The Super Bowl: Leave it to Madonna to open her performance at the Super Bowl in 2012, arguably the most heterosexual audience she's ever appeared in front of, with perhaps the gayest anthem in her catalogue. Drawn into the stadium on a throne by about 75 buff-bodied gladiators, the Queen of Pop took to the stage to perform her ode to glamour accompanied by holograms of moving fashion magazines and a multi-ethnic troupe of dancers who looked like they picked up their Egyptian-themed gear from the leather aisle at a sex shop rather than the local sporting-goods store.

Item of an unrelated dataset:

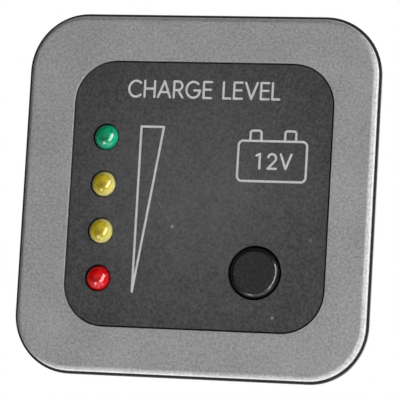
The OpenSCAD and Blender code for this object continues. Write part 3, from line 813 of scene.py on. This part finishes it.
frame_black = moulded_plastic("frame_black", (0.018, 0.018, 0.019), 0.3)
body_black = moulded_plastic(
    "body_black", (0.014, 0.014, 0.015), 0.55,
    grain=0.35 * MM, depth=0.02 * MM, shine=0.28,
)
button_black = moulded_plastic(
    "button_black", (0.008, 0.008, 0.0083), 0.18,
    grain=0.15 * MM, depth=0.003 * MM, shine=0.9, mottle=0.5,
)
switch_black = moulded_plastic("switch_black", (0.02, 0.02, 0.021), 0.45)
chip_black = moulded_plastic("chip_black", (0.022, 0.022, 0.023), 0.55, grain=0.1 * MM)
phenolic = moulded_plastic("switch_phenolic", (0.16, 0.085, 0.035), 0.5)
nylon = moulded_plastic("natural_nylon", (0.62, 0.6, 0.54), 0.45, coat=0.1)
tinned = bare_metal("tinned_wire", (0.72, 0.71, 0.69), 0.3)
brass = bare_metal("terminal_brass", (0.80, 0.66, 0.36), 0.28, stretch=(1, 12, 1))
contact_metal = bare_metal("contact_metal", (0.82, 0.78, 0.68), 0.22)
spring_steel = bare_metal("spring_steel", (0.56, 0.57, 0.58), 0.25)
screw_steel = bare_metal("screw_steel", (0.62, 0.62, 0.60), 0.32)

make_trim()
frame["nodes"]["printed_legend"].data.materials[0] = legend_ink()
for node in ["resistor_leads", "diode_leads", "capacitor_leads"]:
    frame["nodes"][node].data.materials[0] = tinned

# Node, slot, width of its rounded edges in millimetres, material
softened_nodes = [
    ("mounting_frame", "frame_black", 0.14, frame_black),
    ("label_overlay", "label_grey", 0.03, label_film()),
    ("module_front", "body_black", 0.1, body_black),
    ("rear_shell", "body_black", 0.15, body_black),
    ("shell_screws", "screw_steel", 0.08, screw_steel),
    ("led_leads", "tinned_wire", 0.05, tinned),
    ("led_spacers", "natural_nylon", 0.1, nylon),
    ("switch_plunger", "natural_nylon", 0.06, nylon),
    ("contact_bridge", "contact_metal", 0.03, contact_metal),
    ("switch_housing", "switch_black", 0.08, switch_black),
    ("switch_base", "switch_phenolic", 0.06, phenolic),
    ("switch_contacts", "contact_metal", 0.03, contact_metal),
    ("circuit_board", "board_green", 0.06, solder_mask()),
    ("comparator_chip", "chip_black", 0.12, chip_black),
    ("chip_pins", "tinned_wire", 0.03, tinned),
    ("terminal_blades", "terminal_brass", 0.08, brass),
]
for node, slot, width, material in softened_nodes:
    make_softened(node, slot, width * MM, material)

green = led_epoxy("led_green", (0.0005, 0.29, 0.13), (0.005, 0.62, 0.30), (0.02, 0.50, 0.28))
yellow = led_epoxy("led_yellow", (0.52, 0.39, 0.012), (0.86, 0.73, 0.04), (0.92, 0.86, 0.38))
red = led_epoxy("led_red", (0.72, 0.0, 0.002), (1.0, 0.002, 0.004), (0.56, 0.004, 0.01))
make_led("led_green", "led_green", green, tinned)
make_led("led_yellow_high", "led_yellow", yellow, tinned)
make_led("led_yellow_low", "led_yellow", yellow, tinned)
make_led("led_red", "led_red", red, tinned)
make_button(button_black)
make_spring(spring_steel)

band_colours = {
    "band_brown": (0.11, 0.04, 0.015),
    "band_black": (0.01, 0.01, 0.01),
    "band_orange": (0.72, 0.2, 0.02),
    "band_gold": (0.55, 0.38, 0.1),
}
beige = glazed("resistor_beige", (0.56, 0.42, 0.24))
make_resistors(beige, [glazed(name, colour) for name, colour in band_colours.items()])
zener_glass = glazed("zener_glass", (0.48, 0.14, 0.04))
make_diode("zener_diode", "zener_glass", zener_glass, glazed("zener_band", (0.01, 0.01, 0.01)))
make_diode("protection_diode", "diode_black", chip_black, glazed("diode_band", (0.6, 0.6, 0.6)))
make_capacitor(
    glazed("capacitor_sleeve", (0.012, 0.016, 0.07)),
    glazed("capacitor_stripe", (0.5, 0.53, 0.58)),
    bare_metal("capacitor_end", (0.75, 0.75, 0.76), 0.3),
)
make_solder(bare_metal("solder", (0.68, 0.68, 0.67), 0.25))


# --- Camera ---

LENS = 270
CAMERA_DISTANCE = 0.5721
CAMERA_AZIMUTH = math.radians(15.59)
CAMERA_ELEVATION = math.radians(-5.7)
CAMERA_ROLL = math.radians(3.31)
TARGET = Vector((1.08 * MM, label_low.y, -0.84 * MM))


def direction(azimuth, elevation):
    """The unit vector from the tester towards an azimuth and an elevation. Azimuth 0 is in front, and a
    quarter turn is its right."""
    level = math.cos(elevation)
    return Vector((math.sin(azimuth) * level, -math.cos(azimuth) * level, math.sin(elevation)))


camera_data = bpy.data.cameras.new("Camera")
camera_data.lens = LENS
camera_data.clip_start = 0.01
camera_data.clip_end = 20
camera = bpy.data.objects.new("Camera", camera_data)
bpy.context.scene.collection.objects.link(camera)
backwards = direction(CAMERA_AZIMUTH, CAMERA_ELEVATION)
camera.location = TARGET + CAMERA_DISTANCE * backwards
camera.rotation_mode = "QUATERNION"
facing = (-backwards).to_track_quat("-Z", "Y")
camera.rotation_quaternion = facing @ Quaternion((0, 0, 1), CAMERA_ROLL)
bpy.context.scene.camera = camera


# --- Floor and light ---

FLOOR_Z = -0.85
FLOOR_HALF = 4.0
FLOOR_GLOW = 0.9
BRIGHT_SIDE = (0.6, -0.76, -0.25)
MIDDLE = Vector((0, 0, 0))


def make_floor():
    """A plain pale floor well below the tester, with a faint mottle. Its glow is for the camera alone, so
    that it doesn't light the tester."""
    shape = bmesh.new()
    signs = [(-1, -1), (1, -1), (1, 1), (-1, 1)]
    shape.faces.new([shape.verts.new((x * FLOOR_HALF, y * FLOOR_HALF, FLOOR_Z)) for x, y in signs])
    floor = new_piece("floor", shape)
    material, tree, shader = new_material("floor", (0.8, 0.8, 0.8))
    mottle = noise(tree, 40 * MM, detail=3)
    colours = blended(tree, ranged(tree, mottle, 0, 1), (0.78, 0.78, 0.78), (0.82, 0.82, 0.82))
    seen = add(tree, "ShaderNodeLightPath").outputs["Is Camera Ray"]
    feed(
        tree, shader, Base_Color=colours, Roughness=0.7,
        Emission_Color=colours, Emission_Strength=times(tree, seen, FLOOR_GLOW),
    )
    floor.data.materials.append(material)


def area_light(name, place, size, radiance, roll=0):
    """A soft rectangular light at a place, turned towards the tester. size is its width and height."""
    width, height = size
    light = bpy.data.lights.new(name, "AREA")
    light.shape = "RECTANGLE"
    light.size = width
    light.size_y = height
    light.energy = radiance * math.pi * width * height
    lamp = bpy.data.objects.new(name, light)
    bpy.context.scene.collection.objects.link(lamp)
    lamp.location = place
    lamp.rotation_mode = "QUATERNION"
    facing = (MIDDLE - place).to_track_quat("-Z", "Y")
    lamp.rotation_quaternion = facing @ Quaternion((0, 0, 1), math.radians(roll))
    lamp.visible_camera = False


def around(azimuth, elevation, distance):
    """A place at this distance from the tester, its direction in degrees."""
    return distance * direction(math.radians(azimuth), math.radians(elevation))


def make_world(dark, bright):
    """White for the camera, in a room that is brighter at its front right than at its back left."""
    world = bpy.data.worlds.new("Studio")
    bpy.context.scene.world = world
    world.use_nodes = True
    tree = world.node_tree
    outwards = add(tree, "ShaderNodeTexCoord").outputs["Generated"]
    towards_bright = add(
        tree, "ShaderNodeVectorMath", {0: outwards, 1: BRIGHT_SIDE}, operation="DOT_PRODUCT"
    ).outputs["Value"]
    room = ranged(tree, towards_bright, dark, bright, 0, 0.9)
    seen = add(tree, "ShaderNodeLightPath").outputs["Is Camera Ray"]
    strength = add(tree, "ShaderNodeMath", {0: room, 1: seen}, operation="MAXIMUM").outputs[0]
    feed(tree, tree.nodes["Background"], Color=(1, 1, 1, 1), Strength=strength)


make_floor()
make_world(dark=0.02, bright=0.2)
area_light("key", around(46, -5, 1.3), (0.56, 2.28), radiance=5.8, roll=-25)
area_light("side", around(125, 0, 0.8), (0.9, 0.9), radiance=4.5)
area_light("back_side", around(155, 5, 0.9), (0.7, 0.8), radiance=3)
area_light("low_panel", Vector((0, 0.35, -0.6)), (1.2, 0.8), radiance=3.0)
area_light("top_panel", Vector((0, 0.6, 0.5)), (1.2, 0.7), radiance=1.5)
area_light("front_fill", around(-14, 4, 0.8), (0.55, 0.55), radiance=0.17)
area_light("low_lamp", around(-32, -51, 0.4), (0.11, 0.11), radiance=7)
bpy.context.scene.view_settings.view_transform = "Standard"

MDNA Tour: The MDNA Tour was frequently, for many of the Material Girl-era dressed fans in the St. Paul audience I attended the concert with, a perverse experiment in avoiding simple "greatest hits" pleasures. (You haven't witnessed truly radiant disappointment until you've seen packs of Gen X'ers trying in vain to sing along to Madonna's sad cabaret version of "Like a Virgin.") Which is why it was out of character for Madonna to open up the second half of her show with such a highly to-the-roots staging of "Vogue." The dancers' contortions howled, "Opulence!" The couture was a spendier version of the video's untouchable monochromatic finery (with a bonus nod to the conical bra). The song, a note-for-note reproduction of Pettibone's original bones. In its every detail, borderline in-concert karaoke. And yet, when those giant monitors flashed the song's title in a font ripped from "the cover of a magazine," there could no longer be any denying that Paris is Burning's "You own everything" had now officially been overshadowed by a Gaultier-flashing Madge: "I own everything."